In 2007, Taylor was on his second tour in Iraq. He had also been deployed to Afghanistan and was there in 2001 when war broke out.

Taylor, whose father is a former Aggie yell leader and football player, attended A&M for four years and was part of the Corps of Cadets but joined the Army before graduating in 1999, she said. He later joined the National Guard, which commissions officers who are working to complete their degrees.

Rose described Taylor as committed to serving his country but also loves to have fun.

"He's my hero," she said.

Caring for the caregivers

Taylor was transferred to San Antonio's Brooke Army Medical Center late Tuesday, but Rose stayed in College Station.

After Taylor was transferred, Rose said, she realized it was time for his wife and parents to care for him. Meanwhile, she continued to visit the College Station hospital each day. The number of people who came out to support the injured was incredible, she said.

Caregivers also need support, she said.

"I just went back to check on them every day," she said. "That's hard duty for them. It's hard to go to Iraq and survive Iraq and then come home and have this happen."

Soldiers see it as part of their job to take care of the family of a wounded soldier, Rose said.

"I've just seen it the whole time I've been in [the Army] -- the support for each other, especially when there's tragedy. It's just something you're committed to, it's a family."

Twenty-five years as a nurse, plus her year in Iraq talking to wounded soldiers, prepared her for last week, Rose said.

"You don't know whether you say the right thing or not. All you can do is listen and be available and let them know that you care," she said

Within minutes of the crash, Rose said, friends, families and fellow soldiers converged on College Station.

More than 200 people came to see Taylor in the hospital, Rose said.

The fact that she was in town, Rose said, was an act of God.

"I just truly believe that God has a plan in everything. I don't think that he causes accidents, but he uses people," she said.

Recovery

Taylor remains hospitalized in San Antonio, but his injuries won't keep him down for long, Rose said. It will be hard for him to come to terms with what happened, she said, but getting back to work, being with other soldiers and flying again will help.

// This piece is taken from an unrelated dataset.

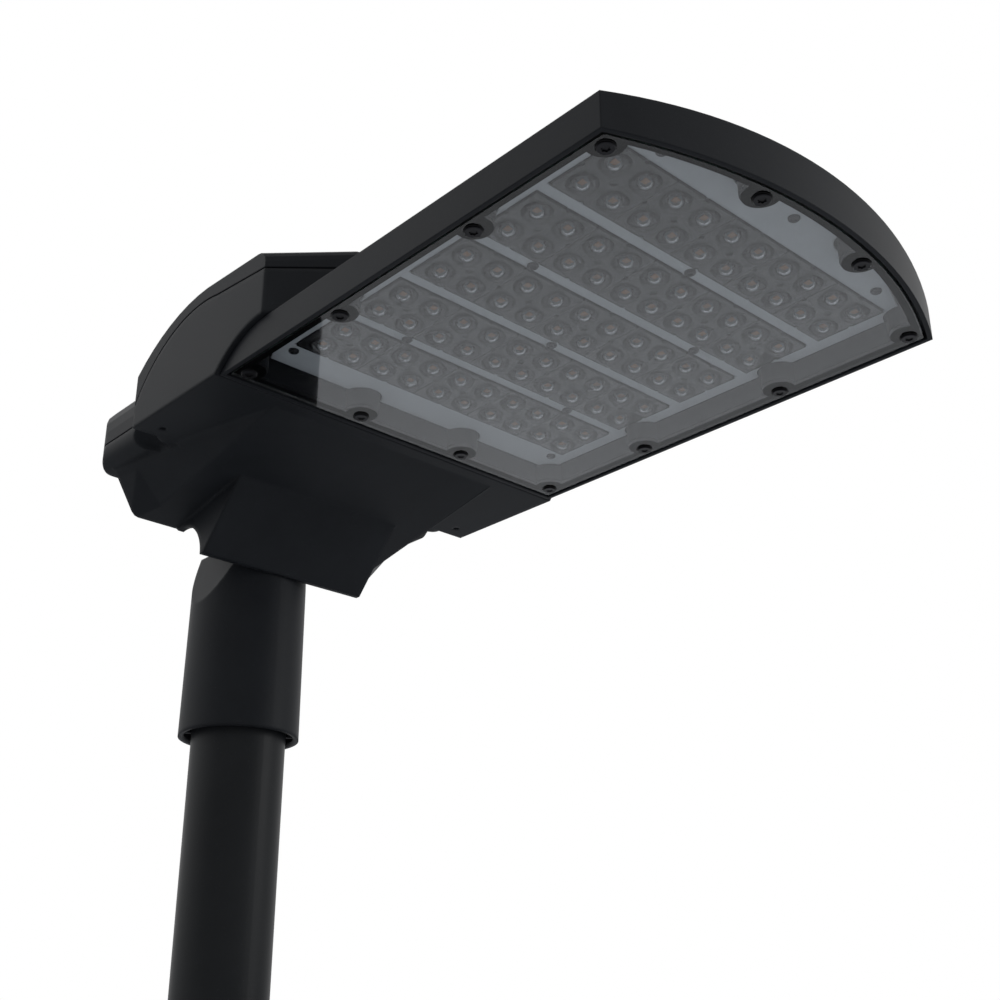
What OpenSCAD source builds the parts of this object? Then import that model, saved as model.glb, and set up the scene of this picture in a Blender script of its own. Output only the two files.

The best support in the world, she said, will be being around people who understand what he's going through.

"I think every commander, leader, pilot or whatever, goes to war or flies a helicopter and weighs the risks," she said. "I think when we all raise our hands, we say, 'If I go to war, I could die.' And I think you come to terms with that in one way or another. But the one thing you can never come to terms with is losing somebody. I think as a leader you have to come to terms with that in your own way."